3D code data
______________________________

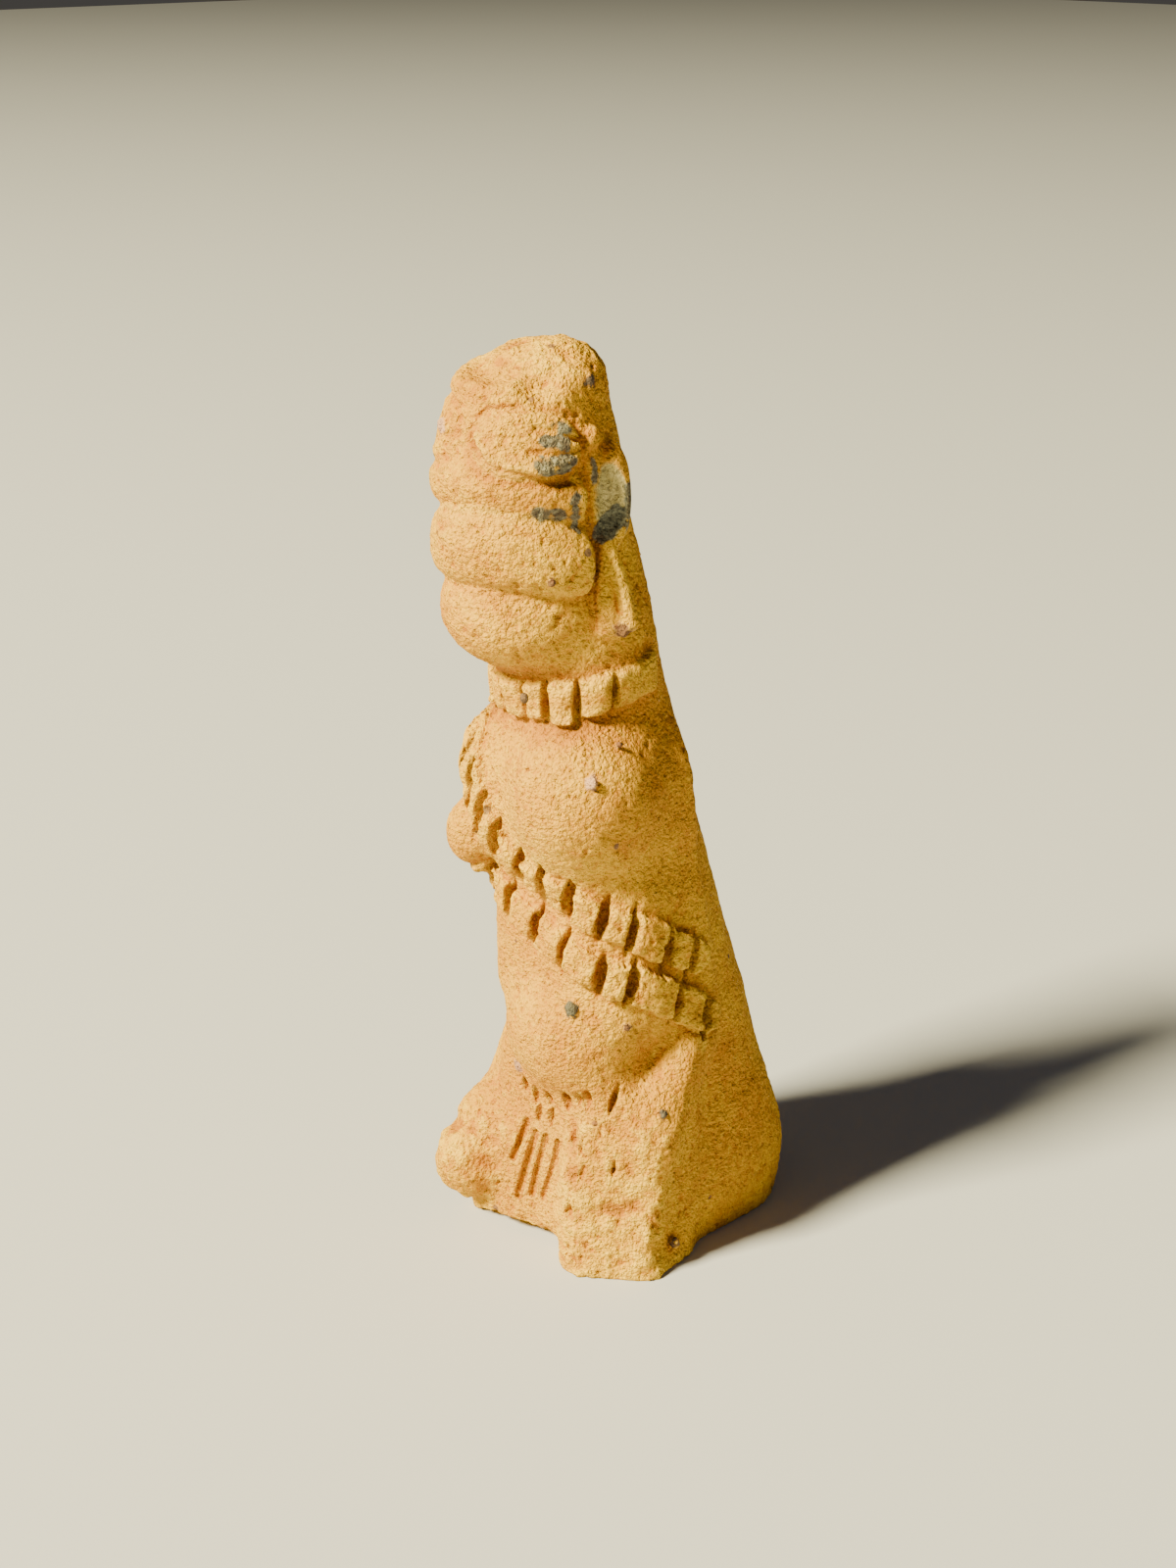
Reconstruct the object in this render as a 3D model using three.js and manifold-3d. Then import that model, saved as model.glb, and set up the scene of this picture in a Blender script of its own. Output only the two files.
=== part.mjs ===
// Terracotta idol: one solid piece of fired clay, standing on its own base.
// It has a stacked face under a broken cap, a collar, two notched sashes, a fringe and worn feet.
// Sizes are millimetres. X is the figure's left, -Y its front, Z up.
// Places are measured from a point on the ground under the body, and the last section centres the base.
import * as THREE from 'three';
import { mergeVertices } from 'three/addons/utils/BufferGeometryUtils.js';
import Module from 'manifold-3d';

// Driving dimensions
const CLAY_COLOUR = 0xc8935a;
const GRID_AROUND = 44;
const CROWN_ROWS = 6;
const HEAD_ROWS = 23;
const TRUNK_ROWS = 25;
const GRID_UP = CROWN_ROWS + HEAD_ROWS + TRUNK_ROWS + 1;
const CROWN_BASE = 232;
const SHOULDER_HEIGHT = 155;
const FOOT_HEIGHT = -4;
const GROUND_CUT = { breadth: 200, depth: 20 };

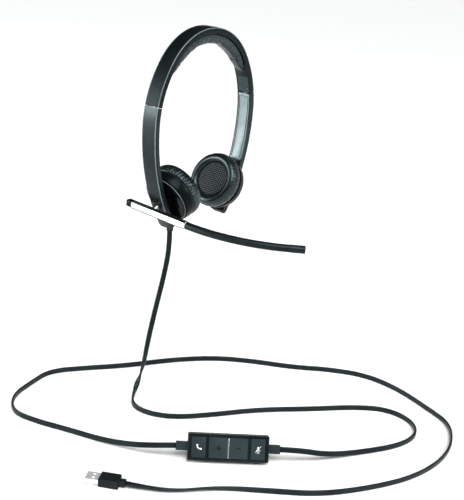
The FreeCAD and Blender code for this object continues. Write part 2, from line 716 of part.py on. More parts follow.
def cord(name, points):
    """Sweeps the lead along its route, and prints each arc's radius and the tube's length."""
    edges = []
    radii = []
    last = points[0]
    for before, corner, after in zip(points, points[1:], points[2:]):
        into = corner - before
        out = after - corner
        turn = into.getAngle(out)
        back_off = ARC_SHARE * min(into.Length, out.Length)
        radius = back_off / math.tan(turn / 2)
        radii.append(round(radius, 1))
        into.normalize()
        out.normalize()
        start = corner - into * back_off
        end = corner + out * back_off
        bisector = out - into
        bisector.normalize()
        inner = radius / math.cos(turn / 2) - radius
        edges.append(Part.LineSegment(last, start).toShape())
        edges.append(Part.Arc(start, corner + bisector * inner, end).toShape())
        last = end
    edges.append(Part.LineSegment(last, points[-1]).toShape())
    path = Part.Wire(edges)
    circle = Part.makeCircle(CORD_D / 2, points[0], points[1] - points[0])
    tube = path.makePipeShell([Part.Wire(circle)], True, False)
    expected = path.Length * math.pi * CORD_D ** 2 / 4
    print(name, "length", round(path.Length, 1), "volume ratio", round(tube.Volume / expected, 4))
    print(name, "arc radii", radii)
    save(name, tube)


controller_right = CTL.multVec(Vector(half_l + RELIEF_L, 0, 0))
controller_left = CTL.multVec(Vector(-half_l - RELIEF_L, 0, 0))
plug_neck_end = PLUG.multVec(Vector(half_pl + NECK_L, 0, mid_h))
cord("cord_upper", [Vector(*p) for p in UPPER_ROUTE] + [controller_right])
cord("cord_lower", [controller_left] + [Vector(*p) for p in LOWER_ROUTE] + [plug_neck_end])
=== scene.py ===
import json
import math

import bmesh
import bpy
import numpy as np
from mathutils import Matrix, Vector

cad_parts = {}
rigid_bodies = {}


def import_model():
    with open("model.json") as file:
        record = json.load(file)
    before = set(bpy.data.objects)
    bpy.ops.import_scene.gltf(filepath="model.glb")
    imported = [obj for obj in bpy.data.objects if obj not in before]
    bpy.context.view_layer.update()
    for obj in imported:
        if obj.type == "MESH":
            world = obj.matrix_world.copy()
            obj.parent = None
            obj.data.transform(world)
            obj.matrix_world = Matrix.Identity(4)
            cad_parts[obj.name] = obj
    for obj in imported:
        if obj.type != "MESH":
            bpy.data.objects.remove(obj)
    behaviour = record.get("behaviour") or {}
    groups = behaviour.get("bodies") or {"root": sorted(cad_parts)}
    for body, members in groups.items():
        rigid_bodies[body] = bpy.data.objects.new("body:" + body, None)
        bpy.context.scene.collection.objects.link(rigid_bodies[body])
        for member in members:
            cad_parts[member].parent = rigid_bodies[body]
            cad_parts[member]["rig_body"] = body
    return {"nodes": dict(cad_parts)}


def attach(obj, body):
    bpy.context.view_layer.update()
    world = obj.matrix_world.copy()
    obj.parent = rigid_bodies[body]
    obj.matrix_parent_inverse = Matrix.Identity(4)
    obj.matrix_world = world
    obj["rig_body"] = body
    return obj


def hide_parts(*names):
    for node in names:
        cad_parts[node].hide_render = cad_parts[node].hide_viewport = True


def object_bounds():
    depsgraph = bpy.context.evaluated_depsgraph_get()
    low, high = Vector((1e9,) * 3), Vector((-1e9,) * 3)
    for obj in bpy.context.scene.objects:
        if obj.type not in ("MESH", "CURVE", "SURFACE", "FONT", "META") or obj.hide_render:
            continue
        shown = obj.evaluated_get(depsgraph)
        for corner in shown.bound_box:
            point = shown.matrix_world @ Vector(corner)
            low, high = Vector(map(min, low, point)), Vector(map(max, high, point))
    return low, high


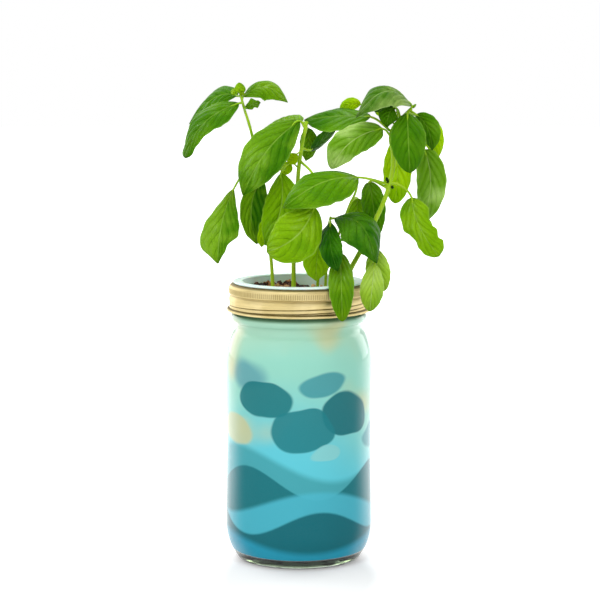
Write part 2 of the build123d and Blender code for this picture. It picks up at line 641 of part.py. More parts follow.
def main():
    os.makedirs("parts", exist_ok=True)
    pieces = {
        "glass_jar": glass_jar(),
        "printed_sleeve": printed_sleeve(),
        "screw_band": screw_band(),
        "net_pot": net_pot(),
        "capillary_wick": capillary_wick(),
        "growing_medium": growing_medium(),
        "husk_chips": husk_chips(),
        "carbon_granules": carbon_granules(),
        "buds": buds(),
    }
    for name in stem_shares:
        pieces[name] = stem(name)
    for name in leaf_shares:
        pieces[name] = leaf(name)
    for name, shape in pieces.items():
        export_step(shape, f"parts/{name}.step")


main()
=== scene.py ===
from cmath import phase, rect
from math import atan2, cos, exp, floor, log, pi, radians, sin, sqrt, tau

import bmesh
import bpy
from mathutils import Euler, Matrix, Vector, noise


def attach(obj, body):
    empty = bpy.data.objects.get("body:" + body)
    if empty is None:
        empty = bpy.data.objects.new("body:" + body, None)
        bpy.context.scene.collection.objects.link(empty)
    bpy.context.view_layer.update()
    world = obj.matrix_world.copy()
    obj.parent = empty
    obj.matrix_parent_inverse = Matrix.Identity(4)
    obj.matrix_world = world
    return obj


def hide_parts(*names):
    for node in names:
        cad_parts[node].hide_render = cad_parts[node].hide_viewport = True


# A jar planter that waters its herb by itself, dressed for a studio picture.
# Lengths are written in millimetres and multiplied by MM; +Z is up, the viewer looks along +Y.

MM = 0.001
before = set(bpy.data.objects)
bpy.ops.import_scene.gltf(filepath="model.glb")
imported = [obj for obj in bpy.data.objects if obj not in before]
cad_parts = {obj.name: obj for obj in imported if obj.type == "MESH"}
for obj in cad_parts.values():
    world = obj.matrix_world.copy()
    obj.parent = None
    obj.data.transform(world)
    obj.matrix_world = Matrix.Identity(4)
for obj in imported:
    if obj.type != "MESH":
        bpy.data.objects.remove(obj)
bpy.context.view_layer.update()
bpy.ops.object.select_all(action="DESELECT")

# Heights above the floor.
HEEL_TOP = 22
SHOULDER_FOOT = 127
JAR_TOP = 178.4
BAND_TOP = 179
RIM_TOP = 180.5
MEDIUM_TOP = 171.5
POT_FLOOR = 114
FILM_TOP = 162.6

JAR_RADIUS = 47.05
JAR_WALL = 3
THREAD_PITCH = 6.35
FLUTES = 200

# The herb: the unit of its places, the share of it below which a leaf is small, and how thick
# a blade is. The golden angle is the turn from one seed to the next in a flower's head.
REACH = 97.5
SMALL_LEAF = 0.11
LEAF_THICKNESS = 0.34
GOLDEN_ANGLE = 2.39996

# Side veins of a leaf: pairs, how far they run towards the tip on their way out, and how they bend.
VEIN_PAIRS = 5
VEIN_SWEEP = 0.5
VEIN_BEND = 1.2


# Shader helpers

def wire(value, socket):
    """Puts a number, a colour or another node's output into a socket."""
    if isinstance(value, bpy.types.NodeSocket):
        socket.id_data.links.new(value, socket)
    else:
        socket.default_value = value


def new_node(kind, values, tree=None, **settings):
    """A shader node with its settings and, by number or name, what goes into its sockets. Where
    no tree is given, it joins the tree of the outputs among its values."""
    if tree is None:
        tree = next(value.id_data for value in values.values() if isinstance(value, bpy.types.NodeSocket))
    node = tree.nodes.new("ShaderNode" + kind)
    for setting, value in settings.items():
        setattr(node, setting, value)
    for socket, value in values.items():
        wire(value, node.inputs[socket])
    return node


def calc(operation, *values, clamp=False):
    return new_node("Math", dict(enumerate(values)), operation=operation, use_clamp=clamp).outputs[0]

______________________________

What is wanted is an exact copy of the lines from the line containing "controller_right = CTL.multVec(Vector(half_l" to the line containing "obj.parent = rigid_bodies[body]", both lines included, and of no other line.

• **COMPLETE RESPONSE**
controller_right = CTL.multVec(Vector(half_l + RELIEF_L, 0, 0))
controller_left = CTL.multVec(Vector(-half_l - RELIEF_L, 0, 0))
plug_neck_end = PLUG.multVec(Vector(half_pl + NECK_L, 0, mid_h))
cord("cord_upper", [Vector(*p) for p in UPPER_ROUTE] + [controller_right])
cord("cord_lower", [controller_left] + [Vector(*p) for p in LOWER_ROUTE] + [plug_neck_end])
=== scene.py ===
import json
import math

import bmesh
import bpy
import numpy as np
from mathutils import Matrix, Vector

cad_parts = {}
rigid_bodies = {}


def import_model():
    with open("model.json") as file:
        record = json.load(file)
    before = set(bpy.data.objects)
    bpy.ops.import_scene.gltf(filepath="model.glb")
    imported = [obj for obj in bpy.data.objects if obj not in before]
    bpy.context.view_layer.update()
    for obj in imported:
        if obj.type == "MESH":
            world = obj.matrix_world.copy()
            obj.parent = None
            obj.data.transform(world)
            obj.matrix_world = Matrix.Identity(4)
            cad_parts[obj.name] = obj
    for obj in imported:
        if obj.type != "MESH":
            bpy.data.objects.remove(obj)
    behaviour = record.get("behaviour") or {}
    groups = behaviour.get("bodies") or {"root": sorted(cad_parts)}
    for body, members in groups.items():
        rigid_bodies[body] = bpy.data.objects.new("body:" + body, None)
        bpy.context.scene.collection.objects.link(rigid_bodies[body])
        for member in members:
            cad_parts[member].parent = rigid_bodies[body]
            cad_parts[member]["rig_body"] = body
    return {"nodes": dict(cad_parts)}


def attach(obj, body):
    bpy.context.view_layer.update()
    world = obj.matrix_world.copy()
    obj.parent = rigid_bodies[body]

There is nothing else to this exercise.